The situation shows the link between climate justice, and social justice. Of course COP25 is unique in that it is meeting in Spain after first Brazil, then Chile, refused to host it due to their right-wing views and their attempts to suppress civil society in their own countries.
Later today I learned that those who had their badges removed, would be re-admitted, and civil society groups would not be punished for the action.
Most of the publicly-open negotiations are finished; and now the success or failure of COP25 rests with the ministers. We need the references in the final text for equity, social justice, and Just Transition. Unfortunately, the ministerial talks are behind closed doors so it is difficult to be sure what is happening. The bits of news we receive are not encouraging, however.
Youth delegates are the real stars of this COP. Although Greta Thunberg gets most of the media attention, there is quite a large youth delegation here. All of those who I have met, have been most impressive. We have heard of the impact of the Chilean protests on youth, including at least one fatality of a teenager hit with a tear gas grenade. Chile’s youth have woken up – they will continue to fight alongside workers and others for better social conditions while protecting the climate. We have heard from a Quebecoise youth activist explaining why she got involved.

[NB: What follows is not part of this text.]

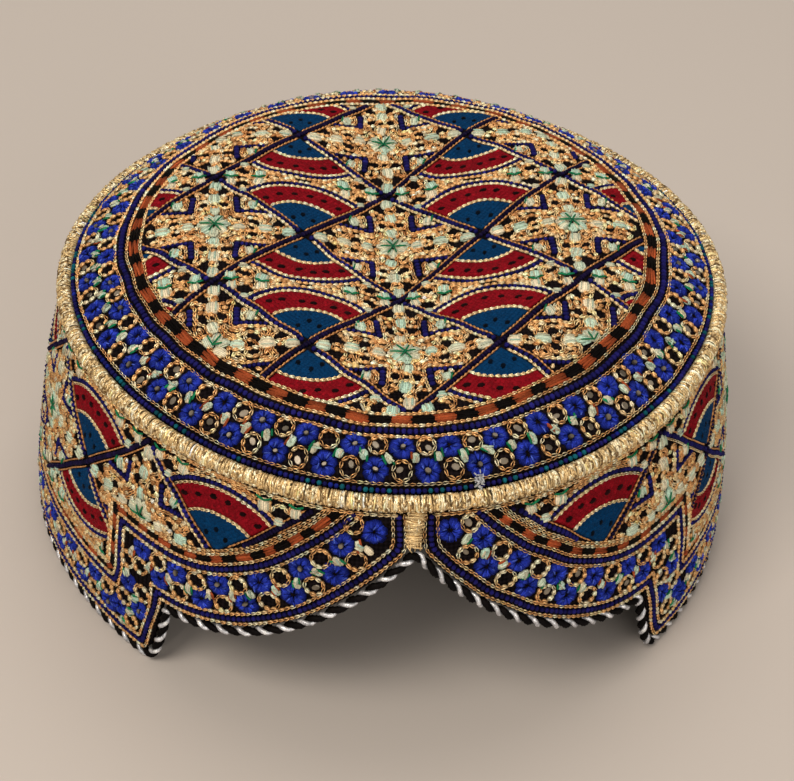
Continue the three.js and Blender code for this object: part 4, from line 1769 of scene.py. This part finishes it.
class CAP_OT_stage(bpy.types.Operator):
    """Adds the plain floor, the soft lights and the camera"""

    bl_idname = "cap.stage"
    bl_label = "Stage"

    def execute(self, context):
        scene = context.scene
        self.add_camera(scene)
        self.add_floor(scene)
        self.add_lights(scene)
        scene.view_settings.view_transform = "Standard"
        return {"FINISHED"}

    def add_camera(self, scene):
        """Sets the camera where the photo was taken from."""
        ce, se = math.cos(VIEW_ELEVATION), math.sin(VIEW_ELEVATION)
        ca, sa = math.cos(VIEW_AZIMUTH), math.sin(VIEW_AZIMUTH)
        look = Vector((sa * ce, ca * ce, -se))
        right = Vector((ca, -sa, 0))
        up = right.cross(look)
        cr, sr = math.cos(VIEW_ROLL), math.sin(VIEW_ROLL)
        side = right * cr + up * sr
        head = up * cr - right * sr
        rim = Vector((CENTRE_X, CENTRE_Y, RIM_HEIGHT))
        place = rim - look * VIEW_DISTANCE - side * VIEW_ACROSS - head * VIEW_UP
        data = bpy.data.cameras.new("photo_camera")
        data.lens = VIEW_FOCAL
        data.sensor_width = 36
        data.clip_start = 0.01
        data.clip_end = 50
        camera = bpy.data.objects.new("photo_camera", data)
        scene.collection.objects.link(camera)
        turn = Matrix((side, head, -look)).transposed()
        camera.matrix_world = Matrix.Translation(place * MM) @ turn.to_4x4()
        scene.camera = camera

    def add_floor(self, scene):
        """Lays the plain floor."""
        half = scene.cap_sizes.floor_size / 2
        corners = [(-half, -half, 0), (half, -half, 0), (half, half, 0), (-half, half, 0)]
        floor = new_object("floor", new_mesh("floor", corners, [(0, 1, 2, 3)]))
        material, _, inputs = shader("floor_paint", 0.7)
        inputs["Base Color"].default_value = (*scene.cap_colours.floor, 1)
        floor.data.materials.append(material)

    def add_lights(self, scene):
        """Hangs three soft lights in a pale room."""
        world = bpy.data.worlds.new("studio")
        world.use_nodes = True
        back = world.node_tree.nodes["Background"]
        back.inputs["Color"].default_value = (0.92, 0.87, 0.80, 1)
        back.inputs["Strength"].default_value = 0.4
        scene.world = world
        lights = (
            {"name": "key", "at": (-0.5, -0.55, 1.1), "size": 0.55, "power": 9.0, "colour": (1, 0.93, 0.83)},
            {"name": "fill", "at": (0.55, -1.2, 0.5), "size": 1.0, "power": 5.2, "colour": (1, 0.96, 0.9)},
            {"name": "top", "at": (0.1, 0.5, 1.2), "size": 0.8, "power": 4.6, "colour": (1, 0.95, 0.88)},
        )
        for row in lights:
            data = bpy.data.lights.new(row["name"], "AREA")
            data.size = row["size"]
            data.energy = row["power"]
            data.color = row["colour"]
            lamp = bpy.data.objects.new(row["name"], data)
            lamp.location = row["at"]
            aim = Vector((0, 0, 0.04)) - Vector(row["at"])
            lamp.rotation_euler = aim.to_track_quat("-Z", "Y").to_euler()
            scene.collection.objects.link(lamp)


STEPS = (
    CAP_OT_cloth, CAP_OT_crown_stitches, CAP_OT_band_stitches,
    CAP_OT_rim_cord, CAP_OT_front_seam, CAP_OT_hem_cord, CAP_OT_stage,
)


class CAP_PT_panel(bpy.types.Panel):
    """Lists the steps that make the cap"""

    bl_label = "Embroidered cap"
    bl_idname = "CAP_PT_panel"
    bl_space_type = "VIEW_3D"
    bl_region_type = "UI"
    bl_category = "Cap"

    def draw(self, context):
        for settings in (context.scene.cap_sizes, context.scene.cap_colours):
            for name in type(settings).__annotations__:
                self.layout.prop(settings, name)
        for step in STEPS:
            self.layout.operator(step.bl_idname)


CLASSES = (CapSizes, CapColours, *STEPS, CAP_PT_panel)


def register():
    """Adds the settings, the steps and the panel."""
    for item in CLASSES:
        bpy.utils.register_class(item)
    bpy.types.Scene.cap_sizes = bpy.props.PointerProperty(type=CapSizes)
    bpy.types.Scene.cap_colours = bpy.props.PointerProperty(type=CapColours)


def unregister():
    """Takes the settings, the steps and the panel away."""
    del bpy.types.Scene.cap_colours
    del bpy.types.Scene.cap_sizes
    for item in reversed(CLASSES):
        bpy.utils.unregister_class(item)


def main():
    """Makes the whole cap and its stage."""
    register()
    bpy.ops.cap.cloth()
    bpy.ops.cap.crown_stitches()
    bpy.ops.cap.band_stitches()
    bpy.ops.cap.rim_cord()
    bpy.ops.cap.front_seam()
    bpy.ops.cap.hem_cord()
    bpy.ops.cap.stage()


if __name__ == "__main__":
    main()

“Why should we go to school to get a job that has no meaning, if we have no confidence in the future? We are all together against the system that makes the poor poorer and the rich richer. We are at the beginning of a new era, we are asking for justice, and we will not be mocked.”
Worldwide, there is a growing anger awakening in young people. Their future is being stolen from them, and they are demanding that it be given back.
Indigenous peoples, women, environmental groups and trade unions too have called on the Parties to act decisively and make COP25 live up to its slogan: “time for action”. We shall soon learn if the leaders have listened.